I play on a laptop and will go wireless for farming and lower tier dungeons, but will have lag spikes and get hit with the occasional boss AoE because of the lag. I was getting extremely frustrated with Titan HM when it came out because I would clearly be out of the AoE area before the casting bar expired, but would still get hit every time. Switched to hard wiring into the router and it was much easier. Since then I never do higher end content unless I am wired in.
Internet Wireless Master Race!
I play both wired and wireless, since when I go to my parents house I have to go wireless. I get pretty awful connection, so a lot of noticeable lag.
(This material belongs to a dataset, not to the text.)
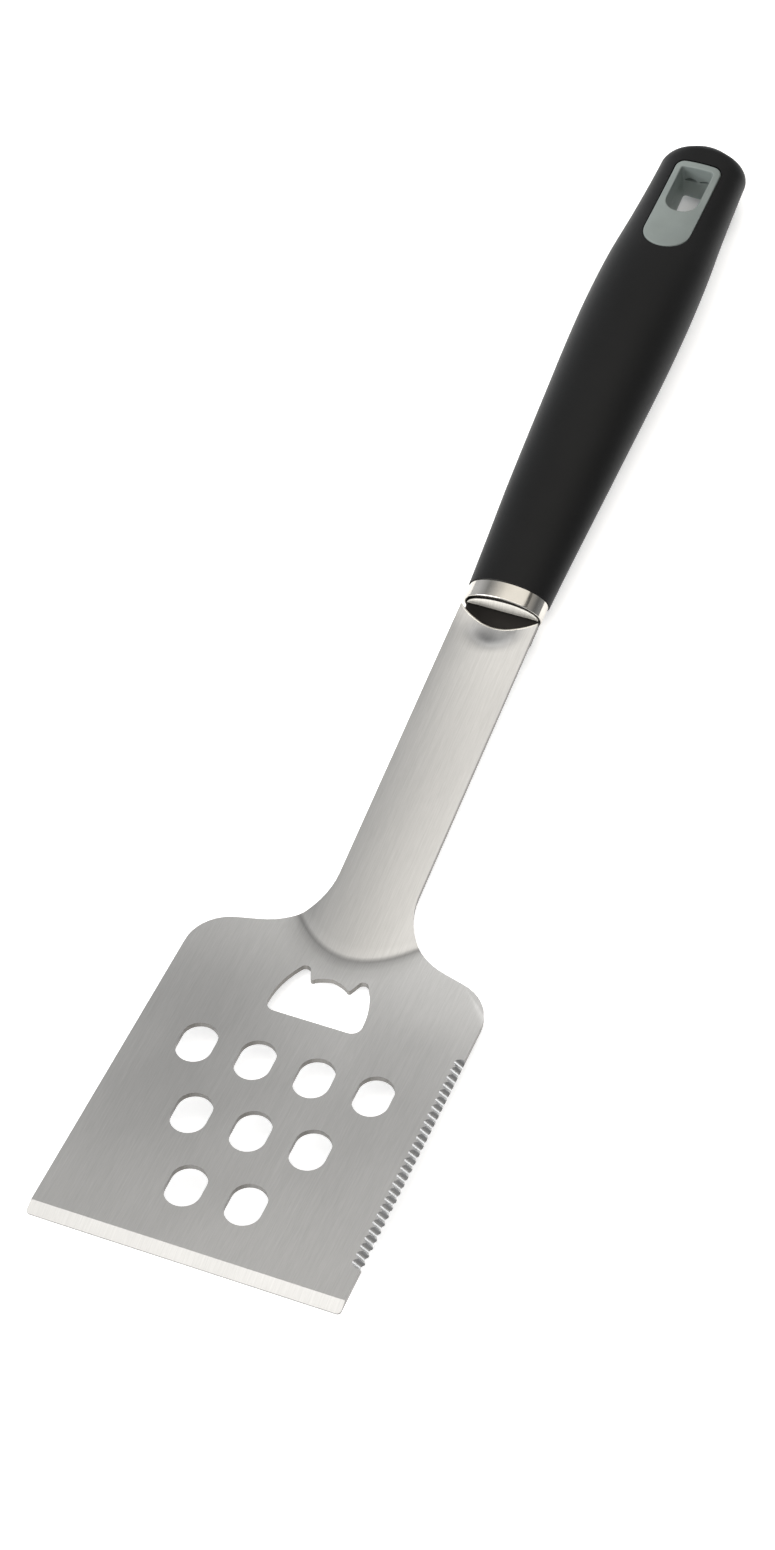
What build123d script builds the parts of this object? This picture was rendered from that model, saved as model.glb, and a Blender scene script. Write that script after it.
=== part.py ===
from build123d import *
import math
import os

# Grill spatula: a stamped steel blade and shank in one piece, a polished ferrule, and a moulded
# handle with a hanging slot.  Millimetres and degrees.
#
# Two working frames are used before the assembly is laid down:
#   blade frame  x across, y from the front edge towards the handle, z = 0 on the blade's top face
#   shank frame  origin on the bend line, y along the shank ("run"), z square to the shank

# Sheet and blade outline
SHEET = 1.9
FRONT_HALF_WIDTH = 49.9
REAR_HALF_WIDTH = 49.1
SIDE_LENGTH = 113.0
SHOULDER_OUTER = (38.0, 127.3)
SHOULDER_INNER = (31.0, 129.2)
SHOULDER_SLOPE = (-0.969, 0.248)
NECK_START = 152.0
SHANK_HALF_WIDTH = 13.3
FRONT_CORNER_RADIUS = 1.2
BEVEL_LENGTH = 4.2
BEVEL_DROP = 1.5

# Drain slots: rows counted from the front edge
SLOT_WIDTH = 11.4
SLOT_LENGTH = 15.7
SLOT_PITCH = 19.26
SLOT_ROWS = ((25.4, 2), (51.0, 3), (76.6, 4))

# Bottle opener
OPENER_FLOOR = 96.6
OPENER_HALF_FLOOR = 12.2
OPENER_HALF_WIDTH = 15.6
OPENER_PEAK = (9.6, 117.0)
OPENER_PEAK_ROUND = (1.5, 0.9)
OPENER_HOOK = (6.0, 112.2)
OPENER_HOOK_ROUND = (0.75, 0.5)
OPENER_ARCH_TOP = 114.6
OPENER_ARCH_SAG = 0.75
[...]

Wired, absolutely zero problems.
For my situation, I've been on wireless since moving in close to 5 years ago. For the most part, wireless on normal internet I had no problems. Had occasional lag spikes while gaming, and streaming video would hang or stutter regularly. The connection would frequently drop to 1mbps and could occasionally jump up to 100 mbps for short periods. With three other heavy internet users on the network, being 30 feet from the router going through two walls, another computer on wireless plus a TV in the way, it took a lot of tweaking and trial-and-error just to get it to a mostly-stable state.
However, I've since switched to the 5ghz wireless band (my router and network card are both dual-band), which gives me slightly less overall connection speed due to the distance, but the connection is FAR more reliable. It occasionally only gets up to 54mbps, but it never goes below 10mbps. I don't get lag spikes anymore, my streaming video has cleared up, and best of all I no longer get microwave lag!
I look forward to getting an AC router the next time I upgrade, but for now what I've got is finally good enough.
I use wireless, but I don't use a cheapo walmart PoS box.
http://www.amazon.com/RT-AC68-Wirele.../dp/B00FB45SI4
If you plan to do gaming on a wireless network dual-band N/AC is a requirement. Single band 2.4GHz is just too damn congested.